There's just no way that results in the same TDP and power envelope as the previous generation, even at the base clocks. When you add in Turbo Boost, you're already way over the 95W TDP for these chips. You were also over it for the 8700K compared to the 7700K, but this is a step up again, in terms of real-world power use.
But hey, competition is good. We missed this kind of nudging for quite few years between AMD and Intel.
Let's say we have a true 100W TDP part with a 100mm square die area, no IHS and we put a cooler onto it capable of dissipating 200W.
If we increased the die size while keeping TDP the same, the temperature might go down a bit, because the heatsink could become more efficient, spreading the heat over a wider area of the fins, meaning less hotspots.
But if we increased that TDP to 200W, and compared the temperatures of the two, with the same heatsink, the temperatures would be the same, because once you hit the thermal capacity of the heatsink, it no longer matters how quickly or evenly the heat can enter the heatsink to be dissipated - the heat can only leave that heatsink so quickly once it's there.
The moment our example die hits 201watts of heat output, we enter a situation where no amount of die area would enable us to cool the chip, because the heatsink is simply unable to dissipate that much. It would be in thermal runaway, slowly getting hotter and hotter until eventually the chip hit TJMax and shut off.

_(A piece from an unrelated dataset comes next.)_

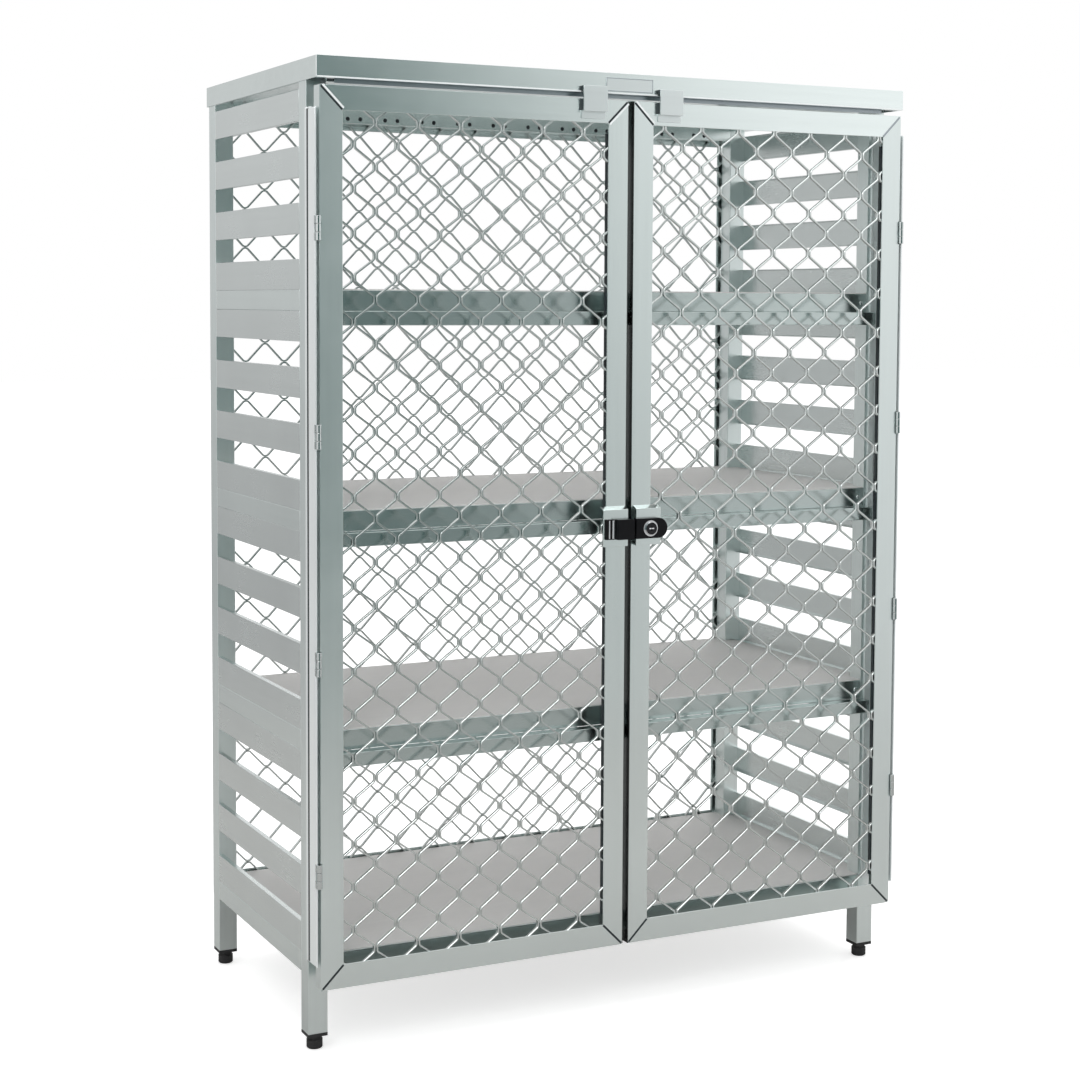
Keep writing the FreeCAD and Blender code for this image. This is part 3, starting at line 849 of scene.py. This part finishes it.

So sure, die size helps cooling - but more heat is still more heat, and you still need a bigger heatsink to be able to dissipate more heat.
The top SKU also has 4mb more L3 Cache than the 8700K, 16 over 12MB, so, again, more heat generation from that.

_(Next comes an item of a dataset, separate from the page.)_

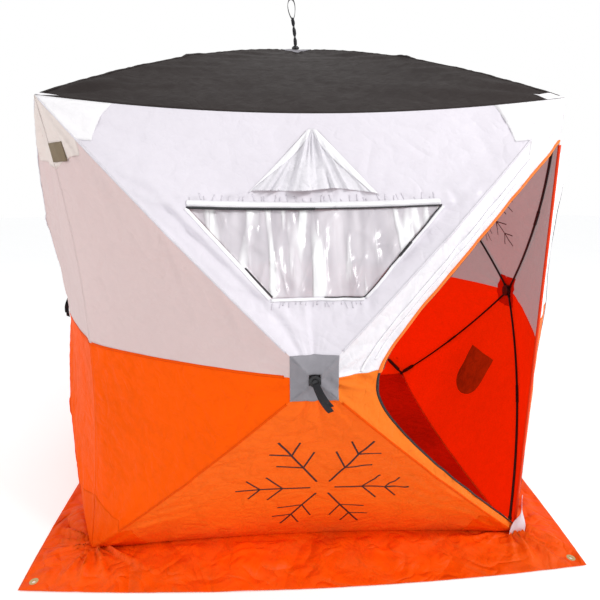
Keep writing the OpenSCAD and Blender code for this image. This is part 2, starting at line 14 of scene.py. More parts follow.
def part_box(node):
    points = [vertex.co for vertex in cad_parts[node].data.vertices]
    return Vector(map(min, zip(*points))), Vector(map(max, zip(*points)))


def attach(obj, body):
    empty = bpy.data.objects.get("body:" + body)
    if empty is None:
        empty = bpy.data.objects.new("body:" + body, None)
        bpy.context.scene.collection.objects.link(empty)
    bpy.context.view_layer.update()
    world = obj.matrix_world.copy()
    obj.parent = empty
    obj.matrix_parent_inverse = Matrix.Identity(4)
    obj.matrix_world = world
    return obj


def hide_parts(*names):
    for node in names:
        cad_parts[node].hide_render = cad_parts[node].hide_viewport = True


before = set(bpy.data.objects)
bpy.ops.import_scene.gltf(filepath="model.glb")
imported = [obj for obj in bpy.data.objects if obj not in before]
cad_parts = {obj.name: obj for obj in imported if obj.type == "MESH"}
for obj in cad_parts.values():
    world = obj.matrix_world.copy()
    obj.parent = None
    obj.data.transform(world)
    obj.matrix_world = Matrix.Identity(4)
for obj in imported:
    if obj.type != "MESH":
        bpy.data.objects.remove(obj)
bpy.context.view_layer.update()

FINE = 1.0

# ---- Sizes of the hut ----

FLOOR_W, EAVE_H, HUB_PUSH, ROOF_RISE = 1.750, 1.714, 0.343, 0.378
POLE_BOW, PANEL_BOW = 0.045, 0.018
EAVE_DRAW, EDGE_DRAW, FOOT_DRAW = 0.046, 0.060, 0.042
FOOT_Z = 0.0033
SEAM = 0.0003
HOLE_U = 0.03
POLE_INSET = 0.015
DOOR_HEAD, DOOR_SILL, DOOR_REACH, DOOR_GAP, HEM_D = 0.095, 0.022, 0.24, 0.007, 0.010
DOOR_OPEN = math.radians(215)
HINGE_GAP = 0.0054
WINDOW_LOW, WINDOW_H, WINDOW_LOW_W, WINDOW_TOP_W = 0.257, 0.297, 0.284, 0.795
VENT_UP, VENT_H, VENT_W, VENT_TIP = 0.056, 0.240, 0.404, 0.030
HOOD_LIFT, HOOD_LAP = 0.034, 0.014
HUB_PATCH = 0.079
PATCH_L, PATCH_W, PATCH_NARROW = 0.215, 0.235, 0.058
TAG_L, TAG_LOW, TAG_HIGH = 0.086, 1.506, 1.566
SKIRT_IN, SKIRT_OUT, SKIRT_SWELL = 0.863, 1.065, 0.050
EYELET_AT, EYELET_HOLE = 1.027, 0.0095
CLOTH_T, LAID_T, TRIM_T, TAPE_T = 0.0012, 0.0014, 0.0008, 0.0006
LAID_Z = 0.0030

PANEL_L = math.hypot(EAVE_H / 2, HUB_PUSH)
SIDE_L = math.hypot(FLOOR_W / 2, HUB_PUSH)
ROOF_L = math.hypot(FLOOR_W / 2, ROOF_RISE)
POLE_L = math.sqrt((FLOOR_W / 2) ** 2 + HUB_PUSH ** 2 + (EAVE_H / 2) ** 2)
ROOF_POLE_L = math.sqrt(2 * (FLOOR_W / 2) ** 2 + ROOF_RISE ** 2)
EDGE_U = 1 - SEAM / PANEL_L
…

The heat increase here is not going to be 33% but it is still going to be significant.
Cores+L3 cache ~50% of the die area.
That actually matches to what AMD was saying about 4 cores of both manufacturers being 40-something mm².
So with that, we add 2 cores. We now have 33% more of the parts that comprise 50% of the die area, meaning that on the same manufacturing process the die is now ~16% larger and all of that 16% produces heat.
As I've been saying this whole time - that is not a trivial increase. From whence would anyone get the idea, knowing this, that the TDP could possibly stay at 95W?
And that's even assuming it was actually 95W after the move from Kaby Lake to Coffee Lake, which I personally doubt very much, as wasn't Intel's rationale for Z370 not being backwards compatible, that Z370 and hex cores, needed more power, that entry level Z170 and Z270 boards weren't necessarily able to provide with their VRMs, that were designed for quad core?
It's worth mentioning that we don't know the final clocks and TDP, I sure hope Intel will set more fair TDP.
TDP definition aside, Intel has a tendency to work with certain specific TDP numbers. 105W, 95W, 65W, 35W and they'll try to find the matching frequency/voltage combination for the chip on the efficiency curve.
Still, as always, we shouldn't even try to pinpoint what 9900k will be and how it will perform. We got a ballpark figure, if the leak is genuine. That's all we know and discussing won't help us discover anything else.
Oh I'm also pretty sure this will be priced outside my comfort zone :D
I don't for one millisecond believe that 95W has been the real-world TDP of any Intel chip for quite some time. I think that ideal died with the introduction of per-core boost. (Which IIRC was Turbo Boost 2.0?) Ever since that day, we've been seeing base clocks go down and boost clocks and core counts go up, while TDP has been locked to this mystical 95W figure the entire time.
Your guess is as good as mine as to why, but I rather suspect you know what my guess is.
If you have a 130W CPU under a heatsink that can only dissipate 95W maximum, it doesn't matter whether it's soldered, it doesn't matter how big the die is, it doesn't matter if the IHS is made of a super-conducting alloy with a thermal conductivity of 5000W/m Kelvin. The raw amount of energy is higher than the heatsink can dissipate into the surrounding air, and that heatsink will not be able to keep that CPU cool.
The particular rule I am describing is cast iron. More heat *must* equal more capacity to dissipate that heat, which means larger radiators, larger fin stacks, and faster fans. sure, you could introduce a bottleneck before that point, by using toothpaste TIM, or a wooden heatspreader, but ultimately, getting rid of any bottleneck doesn't allow more dissipation. It allows the full utilisation of the amount of dissipation you had all along. If the heatsink is too small, or the amount of heat is too large, you can't fix that with solder or a better IHS or a larger die area.
The 6700K had a 4GHz base clock. The 7700K was notable for the fact even in stock trim, it's temps would routinely spike to TJMax, and it's base clock was 4.2GHz. With the next gen, we lost 500MHz from base clocks, as the 8700K has a 3.7GHz base clock despite being made on a process 2 generations more optimised than the 6700K. The 9900K is cited to have either a 3.6GHz or 3.1GHz base clock.
They're quite clearly reducing the base clocks and basing the TDP off of those figures, in order to avoid admitting that at full boost, these chips are getting hotter and hotter as they add more cores and push the boost higher. Actually it kinda does. Keeping your chip cooler means there's less voltage leakage, which means you can reduce your voltage while maintaining stability, which means you use less power, which means the chip produces less heat to begin with.
This all relies on manual tweaking and undervolting though. If your chip is running at stock settings then it will simply run on a volt/frequency curve in the BIOS, and temperature won't be accounted for at all.